• _Dataset extract_

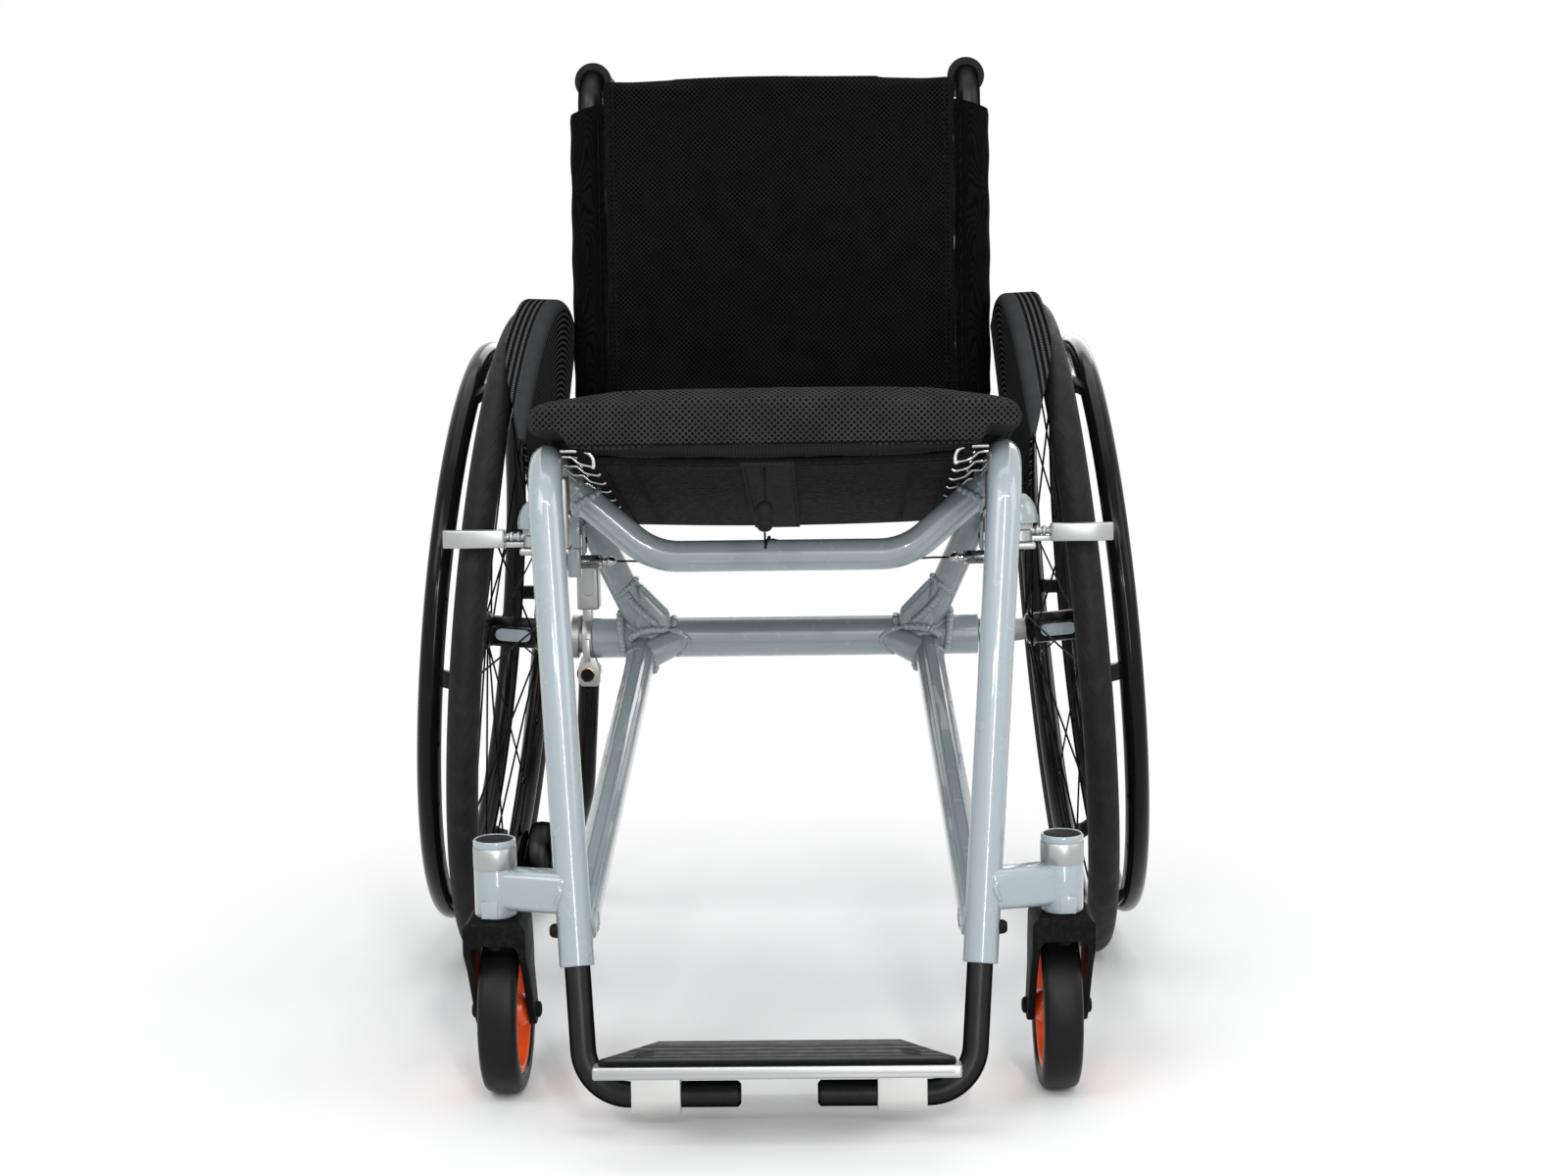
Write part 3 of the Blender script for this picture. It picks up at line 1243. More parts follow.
def sling_cloth():
    columns, rows = 56, 60
    xs = [SLING_HALF * (2 * i / columns - 1) for i in range(columns + 1)]
    rings = []
    for y in spaced(SLING_FRONT_Y, SLING_BACK_Y, rows):

        def pull(x):
            """The hooks draw the edge up and down along its length."""
            edge = max(0.0, abs(x) / SLING_HALF - 0.86) / 0.14
            return 0.0009 * edge * math.cos(math.tau * (y - SLING_FRONT_Y - 0.022) / 0.0421)

        top = [on_sling(x, y, 0.0012 + pull(x)) for x in xs]
        low = [on_sling(x, y, -0.0012 + pull(x)) for x in reversed(xs)]
        rings.append(top + low)
    return add(grid(rings), "sling_cloth", SLING_CLOTH, "frame", ["seat_sling"])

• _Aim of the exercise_
Write out the whole listing again. Match it word for word.

• _Answer to this task_
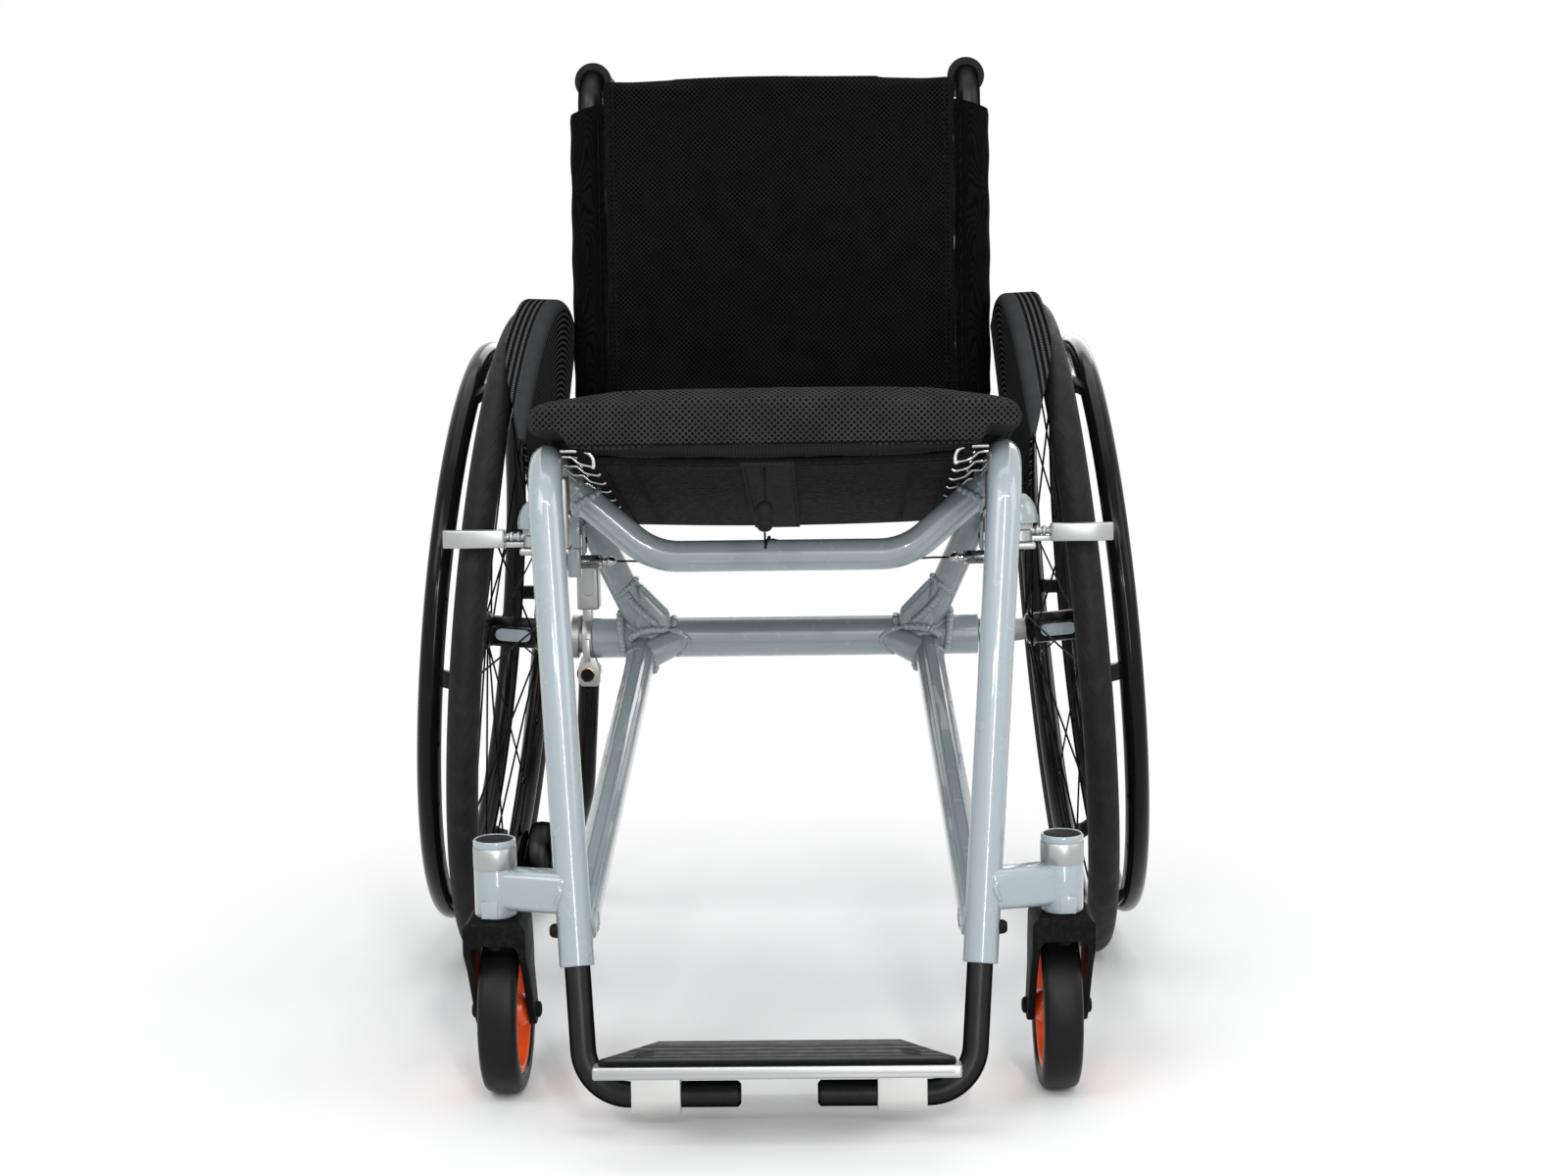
Write part 3 of the Blender script for this picture. It picks up at line 1243. More parts follow.
def sling_cloth():
    columns, rows = 56, 60
    xs = [SLING_HALF * (2 * i / columns - 1) for i in range(columns + 1)]
    rings = []
    for y in spaced(SLING_FRONT_Y, SLING_BACK_Y, rows):

        def pull(x):
            """The hooks draw the edge up and down along its length."""
            edge = max(0.0, abs(x) / SLING_HALF - 0.86) / 0.14
            return 0.0009 * edge * math.cos(math.tau * (y - SLING_FRONT_Y - 0.022) / 0.0421)

        top = [on_sling(x, y, 0.0012 + pull(x)) for x in xs]
        low = [on_sling(x, y, -0.0012 + pull(x)) for x in reversed(xs)]
        rings.append(top + low)
    return add(grid(rings), "sling_cloth", SLING_CLOTH, "frame", ["seat_sling"])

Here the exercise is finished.